Beginning with the first line below, please repeat the material exactly, ending with the line that includes "and small leaves.".

[begin SOURCE EXCERPT]

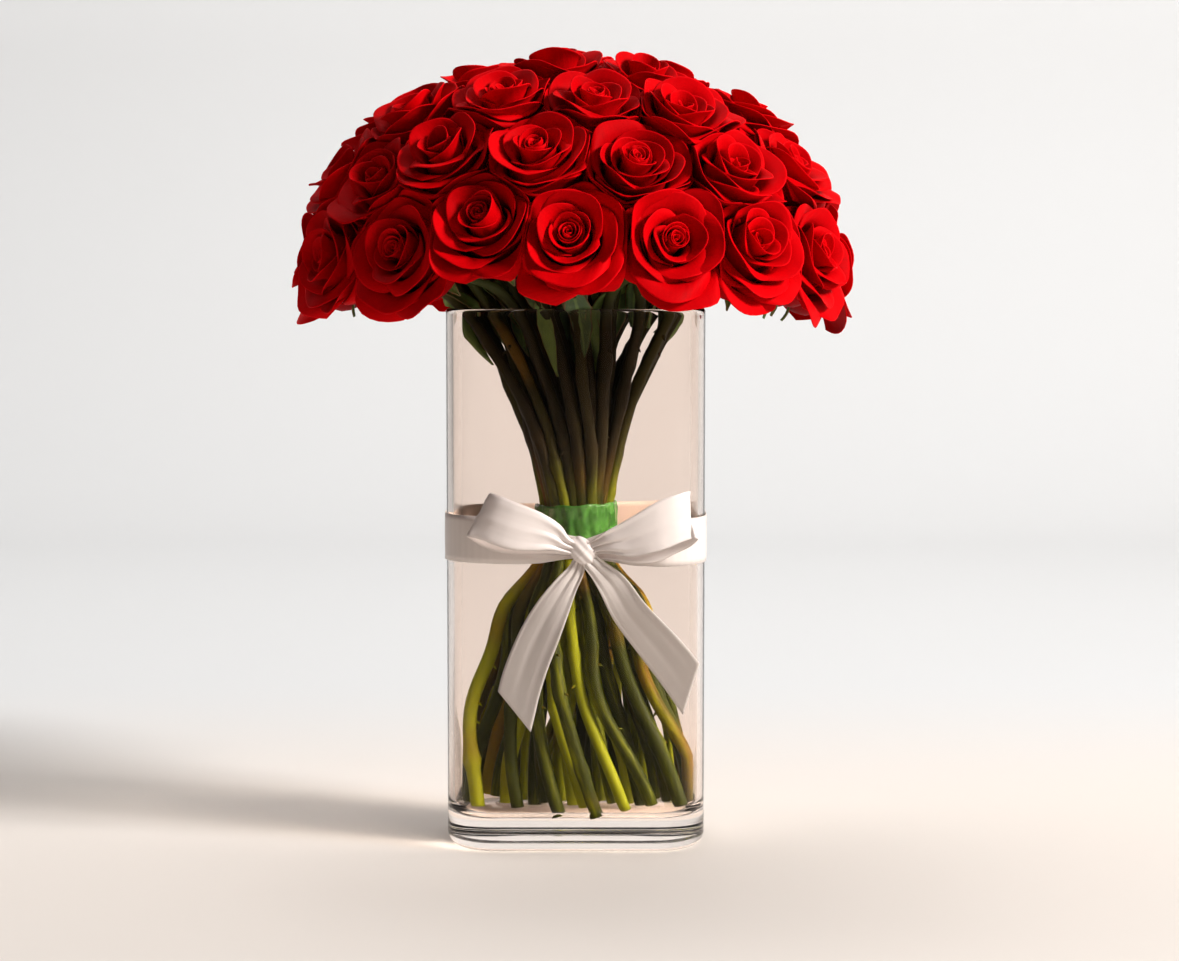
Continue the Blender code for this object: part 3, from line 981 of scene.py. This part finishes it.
@dataclass
class RoseStem:
    """One stem: a tapering tube with knuckles and thorns, and the bloom's hip, sepals and small leaves.

    Flare and stance are the shares by which it stands further out just under the waist and at its foot.
    Wander is how far it strays in the glass below and above the tie; room and rim bound it to the glass.
    Leafy is the share of its blades that grow.
    """

    number: int
    route: Array
    base: Array
    axis: Array
    row: int
    radius: float = 0.0039
    neck: float = 0.0023
    rings: int = 64
    sides: int = 10
    knuckles: int = 7
    thorns: int = 5
    sepals: int = 5
    blades: int = 2
    wander: tuple[float, float] = (0.0042, 0.0026)
    flare: float = 0.25
    stance: float = 0.13
    leafy: float = 0.6
    room: tuple[float, float] = (0.0665, 0.0415)
    rim: float = 0.314

    def __post_init__(self) -> None:
        """Seeds this stem's own irregularities."""
        self.random = np.random.default_rng(900 + self.number)
        self.tone = float(self.random.uniform(0.0, 1.0))
        self.radius *= self.random.uniform(0.80, 1.08)
        self.side, self.up = square_to(self.axis)

    def _shaft(self) -> tuple[Surface, Array, Array]:
        """The stem's tube: thinner towards the neck, and thicker and bent a little at each knuckle.

        Returns:
            The tube, its middle line and its radii.
        """
        path = self._wandered(through(self.route, self.rings))
        along = np.linspace(0.0, 1.0, self.rings)
        radius = self.neck + (self.radius - self.neck) * (1 - along**5)
        radius = radius * (1 + 0.06 * smooth(0.162, 0.105, path[:, 2]))
        sway = np.zeros_like(path)
        for knuckle in self.random.uniform(0.06, 0.9, self.knuckles):
            radius = radius * (1 + 0.22 * np.exp(-(((along - knuckle) / 0.011) ** 2)))
            way = self.random.normal(0.0, 0.0007, 3) * np.array([1.0, 1.0, 0.0])
            sway = sway + way * np.exp(-(((along[:, None] - knuckle) / 0.04) ** 2))
        path = path + sway * np.sin(math.pi * along)[:, None]
        hip = self.base + np.outer((0.001, 0.003, 0.0055, 0.008), self.axis)
        path = np.concatenate([path, hip])
        radius = np.concatenate([radius, (0.0036, 0.0048, 0.0056, 0.0050)])
        return tube(path, radius, self.sides, self.side, self.tone), path, radius

    def _wandered(self, path: Array) -> Array:
        """The middle line flared under the waist and at its foot, pushed aside and kept in the glass.

        Each flare and each push fades along the height, as a bell curve or a soft step.

        Args:
            path: the middle line, (n, 3).

        Returns:
            The new middle line, (n, 3).
        """
        height = path[:, 2:]
        flare = self.flare * np.exp(-(((height - 0.140) / 0.022) ** 2))
        flare = flare + self.stance * smooth(0.12, 0.03, height)
        path = path * (1 + flare * np.array([1.0, 0.4, 0.0]))
        for middle, spread, wander in zip((0.085, 0.268), (0.034, 0.030), self.wander):
            aside = self.random.normal(0.0, wander, 2) * np.exp(-(((height - middle) / spread) ** 2))
            path = path + np.concatenate([aside, np.zeros_like(height)], axis=1)
        return self._inside(path)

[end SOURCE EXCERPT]

SOLUTION TO THIS PROBLEM:
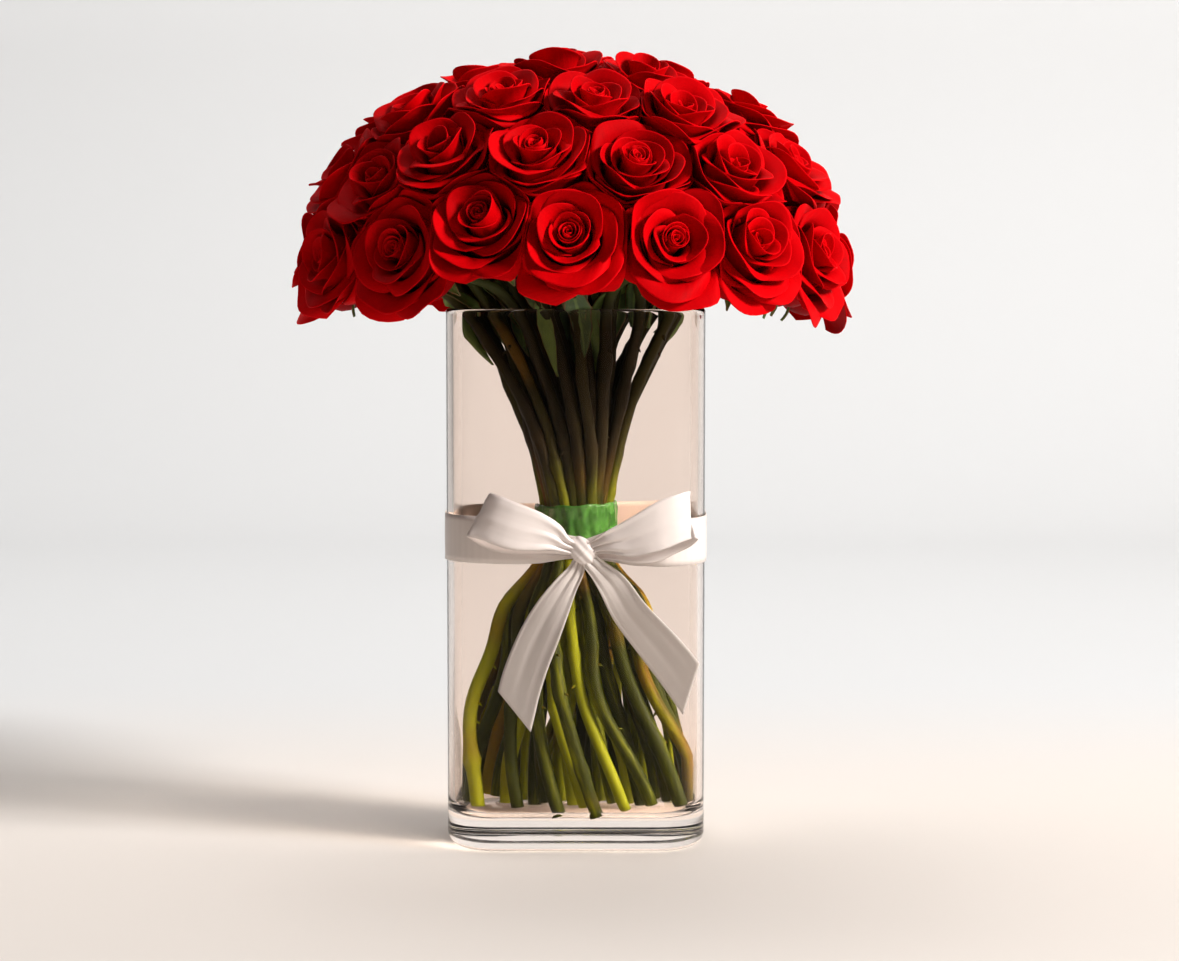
Continue the Blender code for this object: part 3, from line 981 of scene.py. This part finishes it.
@dataclass
class RoseStem:
    """One stem: a tapering tube with knuckles and thorns, and the bloom's hip, sepals and small leaves.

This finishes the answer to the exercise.